The two crossed the finish line first, nearly three seconds ahead of the second-place boat — securing them a spot on the team headed to the Olympic Games Paris 2024.

(l-r) Oliver Bub and Billy Bender compete in the men's pair during the 2024 U.S. Olympic Team Trials - Rowing on Apr. 07, 2024 in Sarasota, Fla. (Photo by row2k)

This will be the first Olympics for both senior national team members, who have yet to land on a podium at a senior international event. If they did, it would be the U.S.’s first medal of any color since silver in 2000 — and the last time a men’s pair won gold was in 1956.


“This is kind of what we hoped the race would look like, so it affirms that yeah, we are a good combination,” Bender shared, “but obviously, there’s work to do. We’ve only been together for two weeks.”


Bub’s chalked their chemistry up to having both attended Dartmouth and having the same coaches and approach to the sport.


“We felt it last year and felt like we could replicate it this year,” he said. “I like rowing with him and I hope he likes rowing with me. I think we picked up where we left off.”


Their moms were in attendance at trials and in agreement.


“They’re a great match,” Bub’s mom, Mary Beth said. “They trust each other unbelievably and it’s been really fun to watch them.”


But the journey hasn’t come easy — for any of them.


“If you see our texts, it’s been no sleep, nauseous. Torture,” Mary Beth said about the exchange between the two mothers. Lots of Tums, Bender’s mom Mary added.


Bub’s admitted to experiencing the lowest point in his rowing career when he was cut from the eight boat at selection camp in March. “I let my mind go to Paris and to be honest, I think it bit me in the behind a little bit. You have to focus on what’s in front of you and not what’s four months down the line,” he shared.


Due to all the stress, he said he wasn’t nervous about trials. “I think my body was done producing stress hormones,” Bub laughed. “I was ready to be done with it and just ready to go.”


And now that he’ll be going to Paris, what can he expect?

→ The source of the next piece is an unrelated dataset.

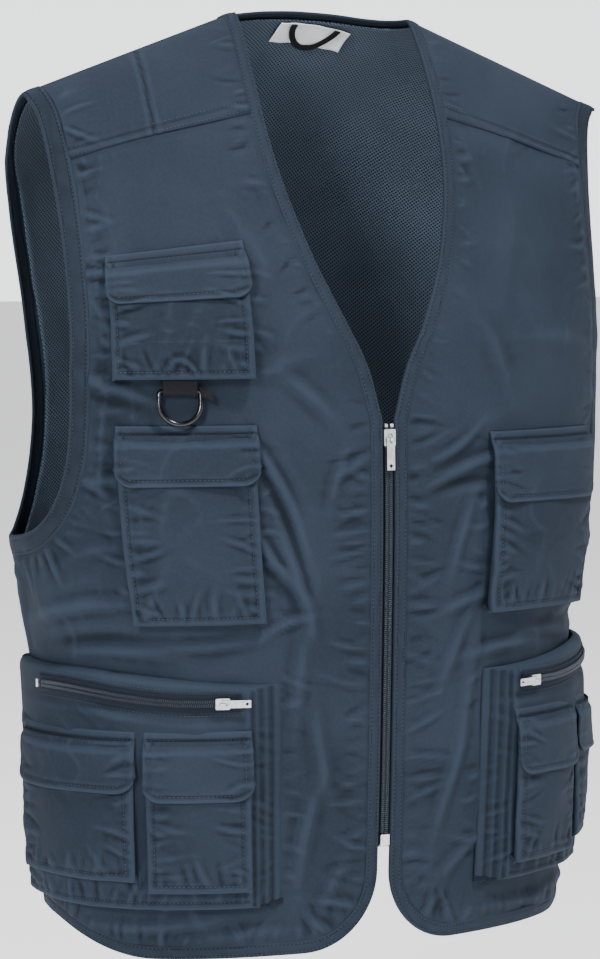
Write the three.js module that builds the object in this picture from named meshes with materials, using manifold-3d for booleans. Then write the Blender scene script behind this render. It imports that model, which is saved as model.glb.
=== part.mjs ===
// Utility work vest: a sleeveless vest in firm navy twill with a deep V neck, a front zip,
// wide armholes, three chest pockets, two large hip pockets and a D-ring on a webbing tab.
// Millimetres, +Z up. The front faces -Y and the wearer's right side is at -X.
// The origin is the point between the shoulders that carries the vest.
//
// Every cloth piece is laid on one body form. A spot on it has a turn, the angle round the
// body from the centre front (180 is the centre back), a level, the height measured along
// the cloth, and a lift, the distance out from the form.
import * as THREE from 'three';
import { mergeVertices } from 'three/addons/utils/BufferGeometryUtils.js';
import Module from 'manifold-3d';

const wasm = await Module();
wasm.setup();

// Body form
const CHEST_HALF_WIDTH = 244;
const CHEST_FRONT_DEPTH = 131;
const CHEST_BACK_DEPTH = 122;
const BODY_SET_BACK = 27;
const BODY_SQUARENESS = 2.3;
const BODY_LENGTH = 712;
const SHOULDER_RUN = 260;
const RIDGE_LEVEL = 60;
const NECK_HALF_WIDTH = 74;
const NECK_POINT_RISE = 43;
const NECK_CROWN = 14;
const SHOULDER_TIP = 248;
const SHOULDER_TIP_DROP = 22;
const FRONT_ARCH = 1.25;
const BACK_ARCH = 2.2;

// Outline of the garment
const V_DEPTH = 318;
const BACK_NECK_DROP = 42;
const ARMHOLE_DEPTH = 406;
const YOKE_DROP = 107;
const SIDE_SEAM = 106;
const HEM_CORNER = 58;
const HEM_SIDE_RISE = 26;

// Cloth and seams
const FRONT_COLUMNS = 10;
const CLOTH = 1.2;
const BINDING_LIFT = 0.7;
const BINDING_DEPTH = 1.9;
const EDGE_BAND = 10;
const ARMHOLE_BAND = 16;
const MESH_CLOTH = 1;
const MESH_SET_IN = 2.6;
const SEAM_GAP = 0.6;
const CURVE_GAP = 1.2;
const LAYER_GAP = 0.4;
const FOLD_RISE = 4;
const FOLD_RUN = 60;
const FOLD_SPREAD = 15;

// Steps over which the form's slope and scale are read
const SLOPE_STEP = 3;
const SCALE_STEP = 4;

// Front zip
const ZIP_GAP = 5.2;
const ZIP_FOOT = 18;
const ZIP_TOP_CLEARANCE = 6;
const COIL_HALF = 3.6;
const COIL_LIFT = 0.6;
const TAPE_HALF = 16;
const TAPE = 0.7;
const ZIP_BOX_LENGTH = 9;
const COIL_SPLIT = 0.25;
const STOP_HALF = 1.2;
const STOP_LENGTH = 2.6;
const STOP_GRIP = 1.6;

// Slider and pull, the same pattern on each zip
const SLIDER_LENGTH = 12.5;
const SLIDER_HALF = 4.8;
const SLIDER_PLATE = 1;
const SLIDER_FLANGE = 1.6;
const ARCH_INNER = 2.2;
const ARCH_WALL = 1.2;
const ARCH_WIDTH = 1.6;
const PULL_LENGTH = 24;
const PULL_HALF = 3.3;
const PULL_THICKNESS = 1;
const PULL_HOLE = 1.7;
const SLIDER_CORNER = 1.2;
const SLIDER_REST = 1;
const PULL_CORNER = 0.4;
const HIP_ZIP_SCALE = 0.85;
const HIP_ZIP_DROP = 0.7163 * BODY_LENGTH;
const HIP_ZIP_SLOPE = 10;
const HIP_ZIP_FRONT = 30;
const HIP_ZIP_BACK = 83;
const HIP_SLIDER_TURN = 2.2;
const HIP_TAPE_END = 1.5;
const HIP_TAPE_HALF = 6.5;
const HIP_COIL = 1.5;

// Pockets
const POCKET_CLOTH = 1.4;
const POCKET_EDGE_RISE = 3.4;
const CHEST_POCKET_DEPTH = 12;
const CHEST_MOUTH_DEPTH = 7;
const HIP_POCKET_DEPTH = 11;
const HIP_MOUTH_DEPTH = 9;
const SMALL_BAG_DEPTH = 8.5;
const SMALL_MOUTH_DEPTH = 6;
const HIP_MOUTH_SLOPE = 12;
const FLAP_SPREAD = 0.55;
const MOUTH_CUT = 3;
const BAG_SEAT = 0.7;
const FLAP_BEND = 1;
const FLAP_CORNER = 12;
const FLAP_SEAM = 7;

// D-ring and its webbing tab
const RING_WIRE = 2;
const RING_HALF = 15;
const RING_DROP = 24;
const RING_LEAN = 9;
const RING_TURN = -37;
const TAB_WIDTH = 25;
const WEBBING = 1.4;
const TAB_TAIL = 8;

// Neck label and hanging loop
const LABEL_WIDTH = 62;
const LABEL_HEIGHT = 27;
const LABEL_OFFSET = 16;
const LABEL_CLOTH = 0.8;
const LABEL_SET_IN = 3.3;
const LABEL_TOP_GAP = 2;
const LOOP_SPAN = 34;
const LOOP_DROP = 27;
const LOOP_WIDTH = 5;
const LOOP_CLOTH = 1;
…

“I’ve never been so it will be a new place. It’s the Olympics and the dream of every rower who wants to compete at a level beyond college,” he said.


Bender revealed that he’d been to Paris before — four years ago with his family. And while he hadn’t given much thought to what he wanted to do when he went back, he had been thinking about the competition.


“The Brits are really good. The Swiss won last year. There are a lot of really good combinations, but obviously, we think we’re pretty good, too,” he admitted. In Paris, “the focus is going to be on racing, and then once that’s done then I’ll go see the Eiffel Tower again.”